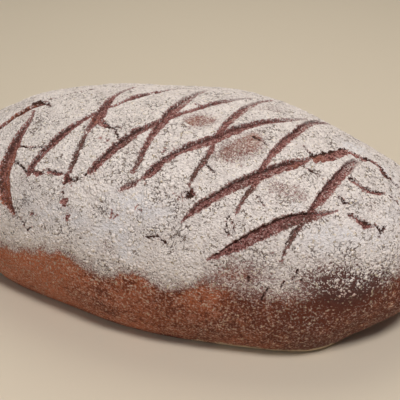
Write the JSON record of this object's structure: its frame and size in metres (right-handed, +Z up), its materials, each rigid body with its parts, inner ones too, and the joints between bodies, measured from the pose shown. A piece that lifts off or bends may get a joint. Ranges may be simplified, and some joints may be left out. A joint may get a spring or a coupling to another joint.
{
  "type": "rye bread loaf",
  "caption": "Long uncut rye loaf with a flat underside, a flour-dusted crown scored in crossing slashes, and bare brown flanks.",
  "frame": {"origin": "on the table under the middle of the loaf's box", "axes": "+X along the loaf to its fuller end, +Z up, -Y to the flank that the slashes lean towards"},
  "size_m": [0.2964, 0.1632, 0.106],
  "materials": {
    "crust": "baked brown rye crust, matte, with fine pale flour specks",
    "flour": "caked cream flour, dull and finely cracked"
  },
  "bodies": {
    "root": {"loaf": "crust"}
  },
  "joints": []
}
--- --- ---
Instruction: Take the listing above and write it out again exactly.

Correct answer:
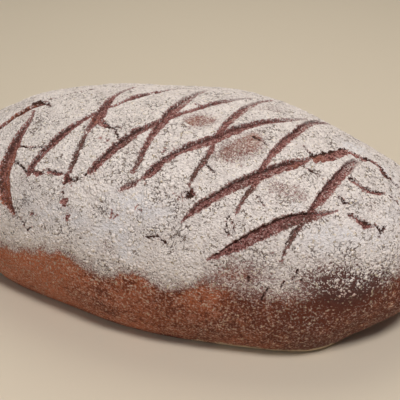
Write the JSON record of this object's structure: its frame and size in metres (right-handed, +Z up), its materials, each rigid body with its parts, inner ones too, and the joints between bodies, measured from the pose shown. A piece that lifts off or bends may get a joint. Ranges may be simplified, and some joints may be left out. A joint may get a spring or a coupling to another joint.
{
  "type": "rye bread loaf",
  "caption": "Long uncut rye loaf with a flat underside, a flour-dusted crown scored in crossing slashes, and bare brown flanks.",
  "frame": {"origin": "on the table under the middle of the loaf's box", "axes": "+X along the loaf to its fuller end, +Z up, -Y to the flank that the slashes lean towards"},
  "size_m": [0.2964, 0.1632, 0.106],
  "materials": {
    "crust": "baked brown rye crust, matte, with fine pale flour specks",
    "flour": "caked cream flour, dull and finely cracked"
  },
  "bodies": {
    "root": {"loaf": "crust"}
  },
  "joints": []
}